LOS ANGELES -- Feel like giving your sympathy muscles a gruelling workout? Try feeling sorry for Orlando Bloom.
Oh dear, he's ever so desperately attractive, with those penetrating eyes and tousled chestnut locks and slim-yet-athletic frame and a London lilt that gets the ladies a-swoonin'. Must be tough.
Oh my, he's merely starred in one of the most significant movie events of our time, playing the goldilock'd elf Legolas in The Lord of the Rings trilogy, before landing roles opposite the likes of Johnny Depp and Brad Pitt in back-to-back monster-budget Hollywood extravaganzas. What a horrible way to make a living.
The strange thing is, you actually could feel sort of sorry for Bloom. He's tired. Like, really tired. Putting on a brave face for one-on-one interviews for Pirates of the Caribbean: The Curse of the Black Pearl, opening in theatres tomorrow, but still tired.
"I've just come over from Malta. I'm working on Troy over there at the moment," Bloom explained as he invited his interrogator to take a seat opposite him in a posh Century City hotel suite.
"I'm kind of like, hmm, a little bit displaced."
Not that Bloom's complaining - not at all. If there's anything that keeps coming up in conversation over a box of mint chocolate malted balls dug out of a gift basket left in the room, it's how very, very lucky he feels.
"I've played an elf, an army guy, a bush ranger, a boxer, a pirate and now a romantic. I do feel incredibly lucky," Bloom said, referring to - in order - The Lord of the Rings, Black Hawk Down, Ned Kelly, The Calcium Kid, Pirates of the Caribbean and Wolfgang Petersen's upcoming epic Troy, about a gal named Helen and a big wooden horse.
"It's amazing, the opportunities," Bloom said. "But it's kind of overwhelming to cope with everything that goes along with that."
Well, it's not likely to get better any time soon. If playing Legolas hasn't already made him a household name - the blond wig and pointed ears at least meant he could walk down streets in his civvies and go largely unnoticed - Pirates of the Caribbean ought to change all that.
The 26-year-old Londoner plays stout-hearted blacksmith Will Turner, who forms an uneasy alliance with scalawag Capt. Jack Sparrow (Johnny Depp). The pair set sail in a bid to find Sparrow's ship and rescue fair maiden Elizabeth Swann (Bend It Like Beckham's Keira Knightley) from its mutinous - and cursed - crew.
Seas are sailed, skeleton pirates are battled and many a swash is buckled. In the end - and it's not like this is really giving much away, being as it's a romantic pirate adventure story - the blacksmith gets the girl.

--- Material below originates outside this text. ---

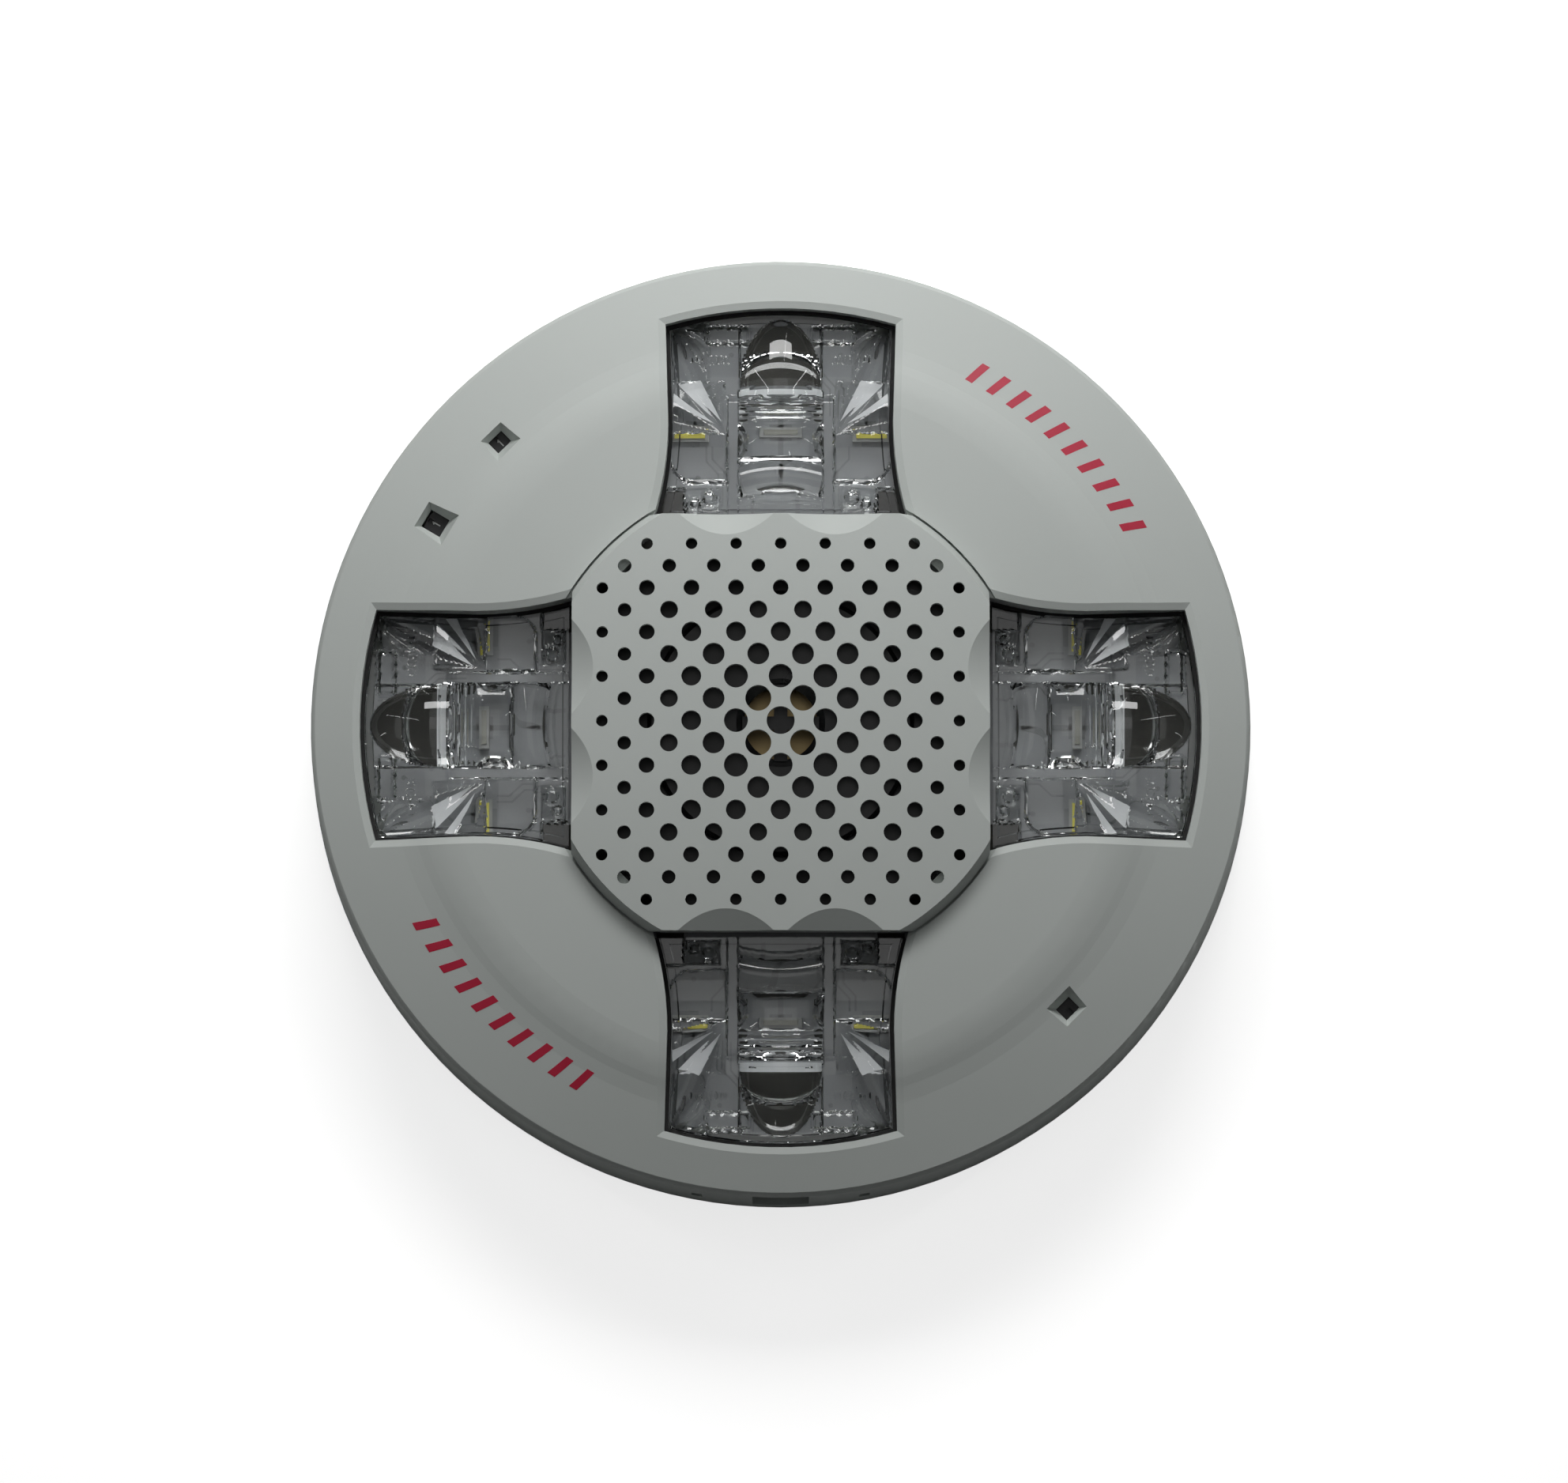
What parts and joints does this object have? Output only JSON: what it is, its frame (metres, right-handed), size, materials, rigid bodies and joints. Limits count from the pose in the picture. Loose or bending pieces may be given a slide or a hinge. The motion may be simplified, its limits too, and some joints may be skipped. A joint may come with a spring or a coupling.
{
  "type": "horn strobe",
  "caption": "Round ceiling horn strobe: clear strobe lenses around a perforated sounder grille, on a twist-lock wiring plate with a release latch.",
  "frame": {"origin": "centre of the back plane, where the plate meets the ceiling or box", "axes": "+Z out of the face along the head's axis, +Y away from the release slot"},
  "size_m": [0.1728, 0.1728, 0.034],
  "materials": {
    "housing_white": "fine matt texture, off-white flame-retardant plastic",
    "grille_white": "fine matt texture, off-white flame-retardant plastic",
    "clear_lens": "clear polycarbonate, polished",
    "board_white": "white solder mask over glass-fibre board",
    "led_ceramic": "white ceramic package",
    "phosphor": "yellow phosphor, satin",
    "black_moulding": "black moulded plastic",
    "foam": "closed-cell foam, matt",
    "component_black": "black epoxy component body",
    "capacitor_sleeve": "dark shrink sleeve",
    "resistor": "chip component",
    "brass_disc": "thin rolled brass, satin",
    "ceramic_disc": "silvered ceramic",
    "lead_wire": "insulated wire",
    "screw_steel": "zinc-plated steel",
    "contact_metal": "plated spring brass",
    "base_plastic": "off-white moulded plastic",
    "terminal_black": "black moulded terminal block",
    "latch_plastic": "off-white acetal",
    "spring_steel": "bright spring steel",
    "dial_plastic": "black dial with pale numbers"
  },
  "bodies": {
    "base": {"mounting_plate": "base_plastic", "terminal_block": "terminal_black", "terminal_clamps": "screw_steel", "contact_blades": "contact_metal", "latch_spring": "spring_steel", "latch_keeper": "base_plastic", "keeper_screws": "screw_steel"},
    "head": {"front_cover": "housing_white", "grille": "grille_white", "grille_pads": "foam", "lens_seals": "foam", "main_board": "board_white", "led_packages": "led_ceramic", "led_phosphors": "phosphor", "storage_capacitors": "capacitor_sleeve", "power_inductor": "component_black", "control_chips": "component_black", "chip_resistors": "resistor", "lead_connector": "black_moulding", "horn_body": "black_moulding", "piezo_disc": "brass_disc", "piezo_ceramic": "ceramic_disc", "horn_retainer": "black_moulding", "horn_baffle": "black_moulding", "horn_leads": "lead_wire", "rear_cover": "base_plastic", "cover_screws": "screw_steel", "board_screws": "screw_steel", "horn_screws": "screw_steel", "contact_springs": "contact_metal", "switch_housings": "component_black", "lens_top": "clear_lens", "lens_right": "clear_lens", "lens_bottom": "clear_lens", "lens_left": "clear_lens"},
    "latch": {"release_latch": "latch_plastic"},
    "tone_selector": {"tone_dial": "dial_plastic"},
    "candela_selector": {"candela_dial": "dial_plastic"},
    "volume_selector": {"volume_dial": "dial_plastic"},
    "terminal_screw_1": {"terminal_screw_1": "screw_steel"},
    "terminal_screw_2": {"terminal_screw_2": "screw_steel"},
    "terminal_screw_3": {"terminal_screw_3": "screw_steel"},
    "terminal_screw_4": {"terminal_screw_4": "screw_steel"}
  },
  "joints": [
    {"name": "head_twist", "type": "hinge", "parent": "base", "child": "head", "pos_m": [0, 0, 0.0047], "axis": [0, 0, 1], "range_deg": [0, 20]},
    {"name": "latch_slide", "type": "slide", "parent": "base", "child": "latch", "axis": [0, 1, 0], "range_m": [0, 0.002], "deforming": ["latch_spring"]},
    {"name": "tone_turn", "type": "hinge", "parent": "head", "child": "tone_selector", "pos_m": [-0.04732, 0.04799, 0.0207], "axis": [0, 0, 1], "range_deg": [-45, 270]},
    {"name": "candela_turn", "type": "hinge", "parent": "head", "child": "candela_selector", "pos_m": [-0.05807, 0.03421, 0.0207], "axis": [0, 0, 1], "range_deg": [-45, 270]},
    {"name": "volume_turn", "type": "hinge", "parent": "head", "child": "volume_selector", "pos_m": [0.04791, -0.04741, 0.0207], "axis": [0, 0, 1], "range_deg": [-30, 90]},
    {"name": "terminal_screw_1_turn", "type": "hinge", "parent": "base", "child": "terminal_screw_1", "pos_m": [-0.015, 0.026, 0.0106], "axis": [0, 0, 1], "range_deg": [0, 720]},
    {"name": "terminal_screw_2_turn", "type": "hinge", "parent": "base", "child": "terminal_screw_2", "pos_m": [-0.005, 0.026, 0.0106], "axis": [0, 0, 1], "range_deg": [0, 720]},
    {"name": "terminal_screw_3_turn", "type": "hinge", "parent": "base", "child": "terminal_screw_3", "pos_m": [0.005, 0.026, 0.0106], "axis": [0, 0, 1], "range_deg": [0, 720]},
    {"name": "terminal_screw_4_turn", "type": "hinge", "parent": "base", "child": "terminal_screw_4", "pos_m": [0.015, 0.026, 0.0106], "axis": [0, 0, 1], "range_deg": [0, 720]}
  ],
  "couplings": [
    {"joint": "latch_slide", "follows": "head_twist", "m_per_rad": 0.0057296}
  ]
}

In real life, Bloom could probably get the girl and the girl's sister, and the girl's entire graduating class, and maybe the girl's mom, great-aunt and granny, too.
But you can't be a heartthrob without exasperatedly rejecting your heartthrob status. It's in the rules.
"I'm infuriated, because there's this comment that somebody said (in a teen magazine) that I would do a movie for no money if I just got to kiss a girl," Bloom said. "Who the hell writes this? That is just so wrong."
So, back to the craft then. In the upcoming Troy, based on the poems of the famous Homer who's not the Simpsons patriarch, Bloom plays Paris. He's the prince who kidnaps Helen and kicks off that whole Trojan War debacle, then kills Achilles (Brad Pitt) with a lucky shot to the heel.
Oh, and there's this little The Lord of the Rings thing. Bloom just recently finished his final pickup shots for Return of the King, capping off the trilogy when it comes to theatres in December, though principal photography actually wrapped more than two years ago.
That makes five movies he's shot since first leaving New Zealand, And frankly, right now, he just needs a rest.
"I'm going to go back to London and take some time," Bloom said, setting aside the box of minty chocolate treats. "I just feel like I need to take some time. I'm really stretched."
Tired, yes. Complaining, no. Don't feel sorry for Bloom.
"I haven't read (a script) that's really made me sit up, so I'll keep reading until I do," he said. "That's the great thing. To be in a position where you can take the time you need."